Stop Interrupting ME!
- Michele Ericson-Stern
- May 7, 2015
- 5 min read

According to Dr. Donald E. Wetmore, a time management guru, the average person gets interrupted every 8 minutes, 7 times an hour, 50-60 times a day. The average interruption takes 5 minutes...4 hours of a work day. 80% of these interruptions are typically rated as having little to no value.
WHAT??
Does that sound like your day? From phone calls, emails, instant messages, to people just popping in your office, interruptions can zap time. While we think about interruptions as an action done by someone to us, in reality we are in control of how many interruptions we get in a day and more important how they affect us. We must take back control in order to prevent interruptions. Here are some of my tips for regaining control.
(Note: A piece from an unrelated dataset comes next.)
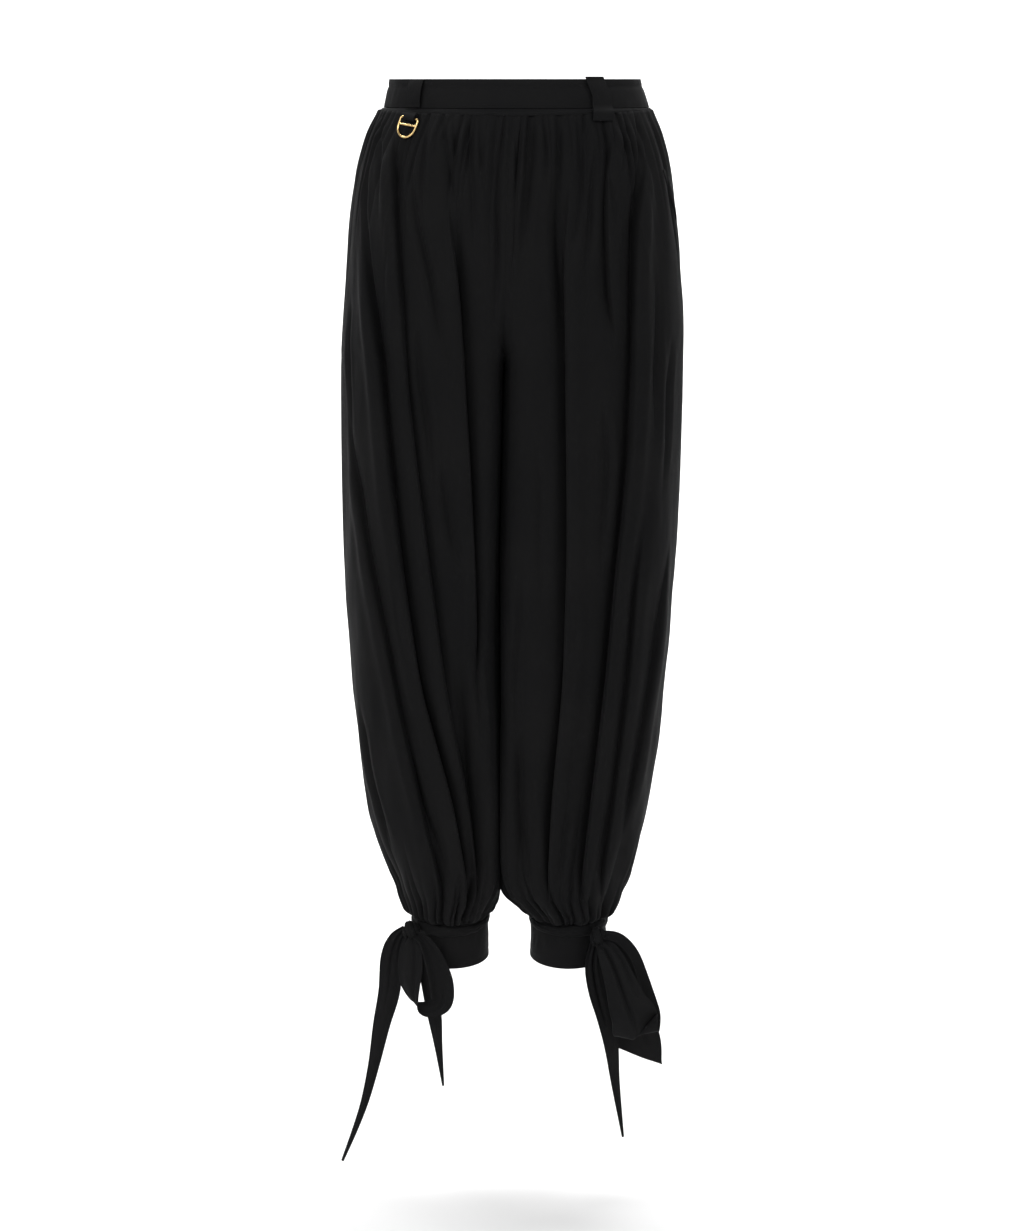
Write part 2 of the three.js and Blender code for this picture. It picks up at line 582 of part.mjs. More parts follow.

Unplug - When I started my career, a closed office door was a universal signal for "do not disturb" Today, the office door can be bypassed, with text messages, phone calls, emails, instant messages, push notifications on your smart phone... and the list goes on. However, an email can only interrupt you if you know that it is there. A text message can only steal time from your day if you know that you received one. While workers cite technology as being their #1 interruption, these type of interruptions are the easiest to control
When you need to work for a prolonged period of time without interruption, turn off your phone and close your e-mail
Control your notifications, don't let your notifications control you. Most emails don't require an immediate response, so turn off the notifications, or use them for a filtered group of people. Change your phone settings to turn off push notifications.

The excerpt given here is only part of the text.